You may remember that you've already worked with some of Python's built-in modules. The Hi Ho! Cherry O example in Lesson 2 imported the random module so that the script could generate a random number for the spinner result. This spared you the effort of writing or pasting any random number generating code into your script.
You've also probably gotten used to the pattern of importing the arcpy site package at the beginning of your scripts. A site package can contain numerous modules. In the case of arcpy, these modules include Esri functions for geoprocessing.
As you use Python in your GIS work, you'll probably write functions that are useful in many types of scripts. These functions might convert a coordinate from one projection to another, or create a polygon from a list of coordinates. These functions are perfect candidates for modules. If you ever want to improve on your code, you can make the change once in your module instead of finding each script where you duplicated the code.
Creating a module
To create a module, create a new script in PyScripter and save it with the standard .py extension; but instead of writing start-to-finish scripting logic, just write some functions. Here's what a simple module file might look like. This module only contains one function, which adds a set of points to a feature class given a Python list of coordinates.
# This module is saved as practiceModule1.py
# The function below creates points from a list of coordinates
# Example list: [[-113,23][-120,36][-116,-2]]
def createPoints(coordinateList, featureClass):
# Import arcpy and create an insert cursor
import arcpy
with arcpy.da.InsertCursor(featureClass, ("SHAPE@XY")) as rowInserter:
# Loop through each coordinate in the list and make a point
for coordinatePair in coordinateList:
rowInserter.insertRow([coordinatePair])
The above function createPoints could be useful in various scripts, so it's very appropriate for putting in a module. Notice that this script has to work with an insert cursor, so it requires arcpy. It's legal to import a site package or module within a module.
Also notice that arcpy is imported within the function, not at the very top of the module like you are accustomed to seeing. This is done for performance reasons. You may add more functions to this module later that do not require arcpy. You should only do the work of importing arcpy when necessary, that is, if a function is called that requires it.

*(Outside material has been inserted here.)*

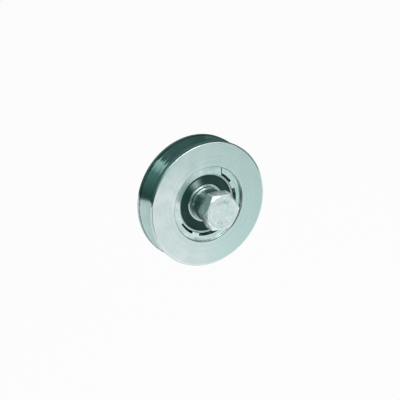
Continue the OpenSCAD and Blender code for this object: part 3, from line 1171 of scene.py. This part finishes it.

The arcpy site package is only available inside the scope of this function. If other functions in your practice module were called, the arcpy module would not be available to those functions. Scope applies also to variables that you create in this function, such as rowInserter. Scope can be further limited by loops that you put in your function. The variable coordinatePair is only valid inside the for loop inside this particular function. If you tried to use it elsewhere, it would be out of scope and unavailable.
Using a module
So how could you use the above module in a script? Imagine that the module above is saved on its own as practiceModule1.py. Below is an example of a separate script that imports practiceModule1.
# This script is saved as add_my_points.py # Import the module containing a function we want to call import practiceModule1 # Define point list and shapefile to edit myWorldLocations = [[-123.9,47.0],[-118.2,34.1],[-112.7,40.2],[-63.2,-38.7]] myWorldFeatureClass = "c:\\Data\\WorldPoints.shp" # Call the createPoints function from practiceModule1 practiceModule1.createPoints(myWorldLocations, myWorldFeatureClass)
The above script is simple and easy to read because you didn't have to include all the logic for creating the points. That is taken care of by the createPoints function in the module you imported, practiceModule1. Notice that to call a function from a module, you need to use the syntax module.function().
Readings
To reinforce the material in this section, we'd like you to read Zandbergen's chapter on Creating Python functions and classes. However, you won't find that chapter in his Python Scripting for ArcGIS Pro. When revising his original ArcMap edition of the book, he decided to write a companion Advanced Python Scripting for ArcGIS Pro and he moved this chapter to the advanced book. Assuming you didn't purchase the advanced book, we recommend accessing the content (Chapter 12) through the e-book made available through the Penn State Library. Because that's the ArcMap edition, please note the following ArcMap/ArcGIS Pro differences:
- The random module discussed in section 12.2 will be in a different location than listed in the text. On my machine, it is found at C:\Program Files\ArcGIS\Pro\bin\Python\envs\arcgispro-py3\Lib.
- Section 12.3 discusses a path configuration file called Desktop10.1.pth. The analogous file in Pro is ArcGISPro.pth, found on my machine at C:\Program Files\ArcGIS\Pro\bin\Python\envs\arcgispro-py3\Lib\site-packages.
Practice
Before moving ahead, get some practice in PyScripter by trying to write the following functions. These functions are not graded, but the experience of writing them will help you in Project 4. Use the course forums to help each other.
- A function that returns the perimeter of a square given the length of one side.
- A function that takes a path to a feature class as a parameter and returns a Python list of the fields in that feature class. Practice calling the function and printing the list. However, do not print the list within the function.
- A function that returns the Euclidean distance between any two coordinates. The coordinates can be supplied as parameters in the form (x1, y1, x2, y2). For example, if your coordinates were (312088, 60271) and (312606, 59468), your function call might look like this: findDistance(312088, 60271, 312606, 59468). Use the Pythagorean formula A ** 2 + B ** 2 = C ** 2. For an extra challenge, see if you can handle negative coordinates.
The best practice is to put your functions inside a module and see if you can successfully call them from a separate script. If you try to step through your code using the debugger, you'll notice that the debugger helpfully moves back and forth between the script and the module whenever you call a function in the module.